Application of epi-aminoquinine (AQ-1) in combination with 2-fluorobenzoic acid (system A) led to the product with 93% ee after 24 h, while the bifunctional primary amine-thiourea catalysts (system B) required 4 days to provide an adduct with similar enantioselectivity. Prolonged reaction time is in general the innate nature of organocatalytic reactions employing iminium activation approaches. With the aim to decrease the time along with the generation of a product with an acceptable yield, we decided to perform the reaction under ball milling conditions reasoning that choice by limiting the solvent, increasing the concentration of both reagents and catalyst accompanying with the efficient mixing supported moreover by the local pressure increase. Albeit the transformation performed in the planetary ball mill required 20 h to proceed, the same reaction in the mixer mill offering the greater energy impact by the rise of mixing frequency led to the product after 1 hour with an acceptable yield of isolated product. However, the decrease in the enantioselectivity was noted in comparison to the reaction under standard conditions in toluene (93% vs 85% in ball mill). Surprisingly, the essential loss of enantioselectivity was noted when system B was applied in analogous transformation.
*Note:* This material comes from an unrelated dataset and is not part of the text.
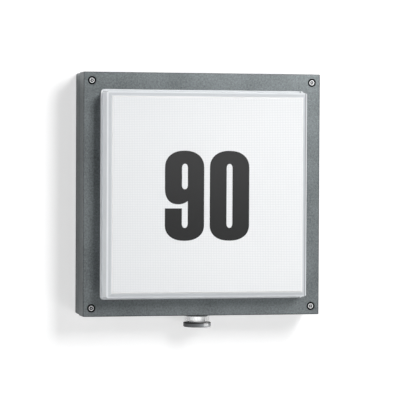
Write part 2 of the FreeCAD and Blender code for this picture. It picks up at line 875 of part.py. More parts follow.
def make_driver():
    """The encapsulated driver: a case with a screw ear at each end."""
    made = body("led_driver")
    drawn = sketch(made, "XZ_Plane", size.driver_seat)
    rectangle(drawn, -driver_half, driver_half, driver_low, driver_height + half(size.driver_width))
    pad(made, drawn, size.driver_thickness)
    tall = size.driver_thickness.number - NEAR
    edge_feature(made, "Fillet", size.driver_corner, lambda edge: edge.BoundBox.YLength > tall)
    drawn = sketch(made, "XZ_Plane", size.driver_seat)
    reach = driver_half + size.driver_ear
    ear_low = driver_height - size.driver_post_radius * 2
    ear_high = driver_height + size.driver_post_radius * 2
    rectangle(drawn, -reach, reach, ear_low, ear_high)
    pad(made, drawn, size.driver_ear_thickness)
    drawn = sketch(made, "XZ_Plane", size.driver_seat)
    circles(drawn, driver_post_places, size.driver_shank_radius + size.hole_play)
    pocket(made, drawn, size.driver_ear_thickness, backwards=True)
    return made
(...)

Although an impressive boost of the reaction rate in the ball mill was observed (3 h vs 4 days), the stereochemical outcome suffered giving the desired adduct with 59% ee instead of 94% ee in solution. Owing to the introduction of an additional functional group in the form of a thiourea moiety does not entail a significant enhancement of catalytic system efficiency and results from the dramatic decrease in enantioselectivity observed in mill reactions. Additionally, the catalyst’s synthesis requires an extra synthetic step. We decided to conduct further investigations utilizing system A or its modifications.
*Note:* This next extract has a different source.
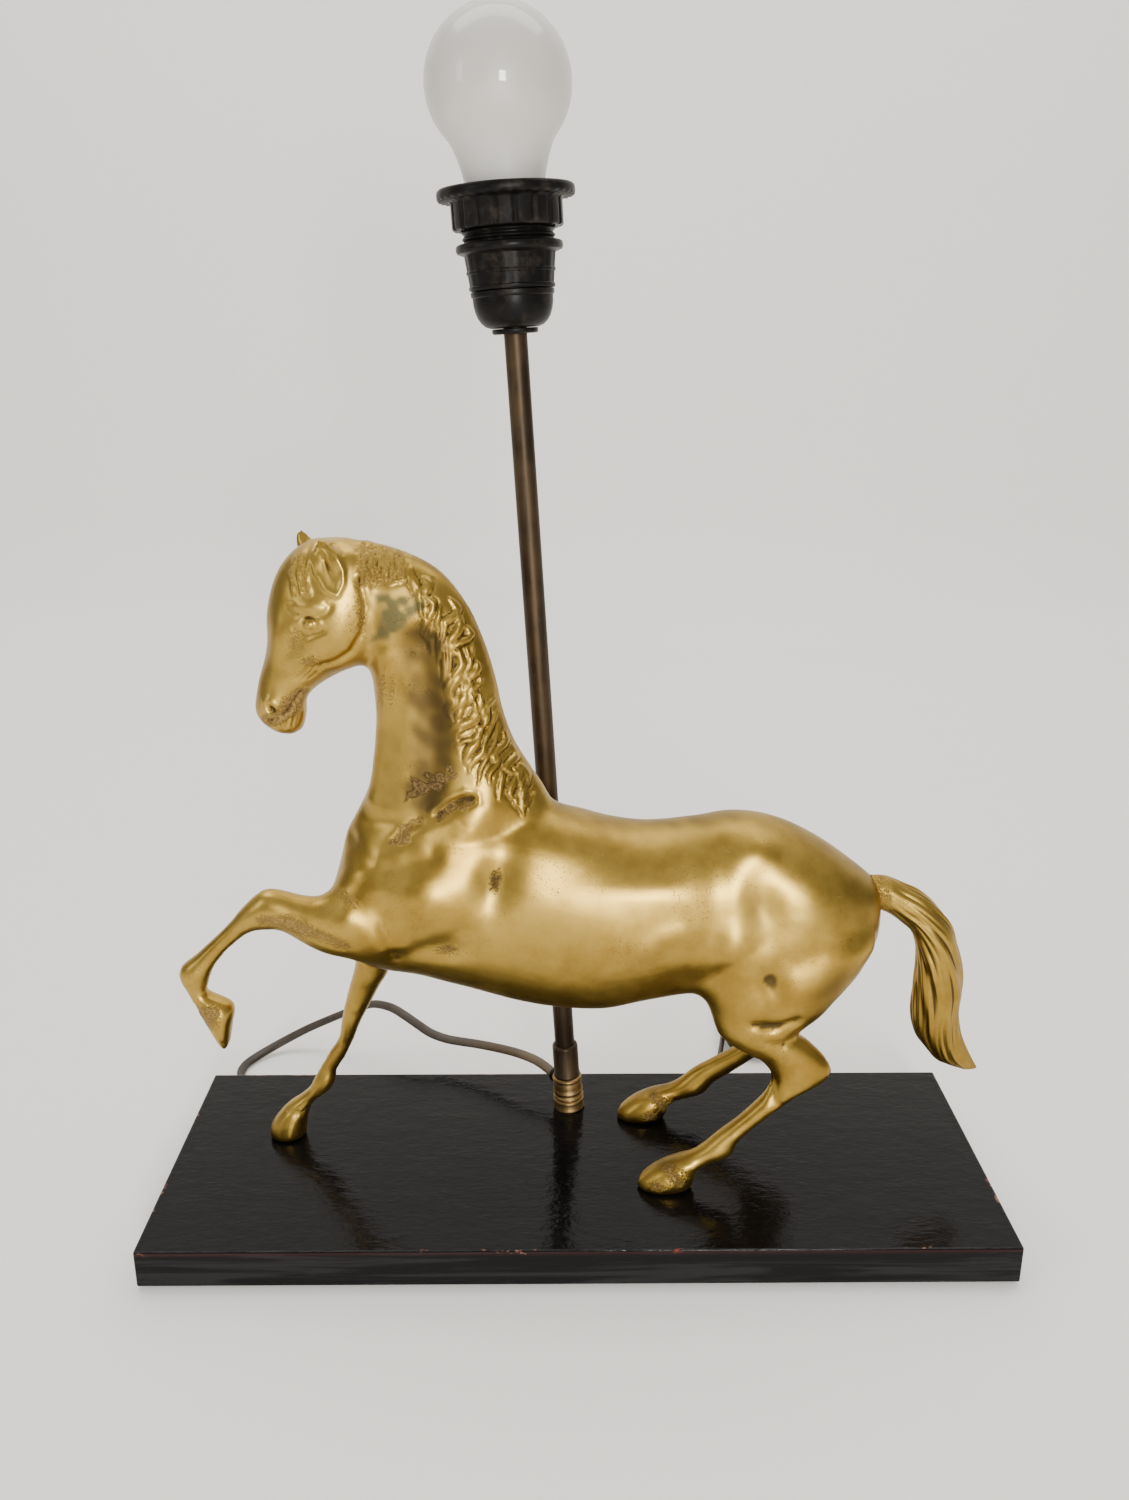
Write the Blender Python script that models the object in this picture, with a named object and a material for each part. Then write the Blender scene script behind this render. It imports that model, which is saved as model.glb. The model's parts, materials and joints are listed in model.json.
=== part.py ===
"""Table lamp: a cast brass horse on a lacquered board, with a leaning brass stem,
a bakelite E27 lampholder with a shade ring, a frosted bulb and a flat flex.

Frame: origin under the middle of the board, +Z up, the horse faces -X, +Y is its right side.
"""
import math

import bmesh
import bpy
from mathutils import Matrix, Vector

MM = 0.001

# Driving dimensions
GAP = 0.3 * MM                       # clearance between pieces that touch
BOARD_LENGTH = 390 * MM
BOARD_DEPTH = 140 * MM
BOARD_TOP = 20 * MM
BOARD_EDGE_ROUND = 0.8 * MM
FELT_THICKNESS = 1.5 * MM
FELT_INSET = 3 * MM

CASTING_WALL = 4 * MM
SCREW_RADIUS = 2.0 * MM
SCREW_HEAD_RADIUS = 3.7 * MM
SCREW_HEAD_HEIGHT = 2.6 * MM
SCREW_BITE = 8.0 * MM                # how far a screw reaches into a hoof
SCREW_COUNTERBORE_RADIUS = 5.4 * MM
SCREW_COUNTERBORE_DEPTH = 5.2 * MM
SCREW_WASHER_RADIUS = 4.8 * MM
SCREW_WASHER_THICKNESS = 0.8 * MM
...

First, changes in the epi-amino alkaloid core of the two-component catalytic system were investigated. Introduction of the 2’-substitution to the quinine core as in AQ-2 and AQ-4 (Scheme 2) resulted in the decrease of chirality transfer providing the product with 50% and 72% ee, respectively. A similar trend was observed when AQ-3 was applied. Besides, the modifications of the quinuclidine ring through replacing the vinyl substituent in the parent quinine core by a triple bond (AQ-5) led to no substantial improvement in the mixer mill, but the decrease of enantioselectivity in the reaction performed in the planetary mill. Further variations of system A concerned the acid’s role. However, no impact of the acid was noted while using the amino acid derivative AC-2, but the dramatic loss of selectivity was observed in the case of chiral phosphoric acid’s application AC-3. Thus, it is rather unlikely the iminium-ion catalysis to operate. Moreover, three amino acids (20 mol %) were utilized to generate iminium ions and subsequently to stabilize them by the presence of a carboxyl group. However, no conversion was observed after 7 days despite the additional structural elements as a carboxylic group in AA-2 or guanidine motif in AA-3 compared to simple AA-1.
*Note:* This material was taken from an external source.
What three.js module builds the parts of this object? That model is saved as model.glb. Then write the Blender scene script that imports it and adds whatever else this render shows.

Alterations in the thiol structure within thiomalonates significantly impact their stability and reactivity, thereby influencing both reaction efficiency and stereochemical outcome, as demonstrated in the case of catalysis employing bifunctional hydrogen bond donors [29]. In the context of imine catalysis using acid, the catalyst AQ-1's ability to abstract protons from bisthiomalonate, thereby activating the nucleophile may be at least restricted. Consequently, we chose to investigate the impact of the thioester group on the outcome, including stereochemical, of the reaction between cyclohexenone and bisthiomalonates catalyzed by system A under standard conditions and mechanochemical (mixer mill) conditions (Scheme 3).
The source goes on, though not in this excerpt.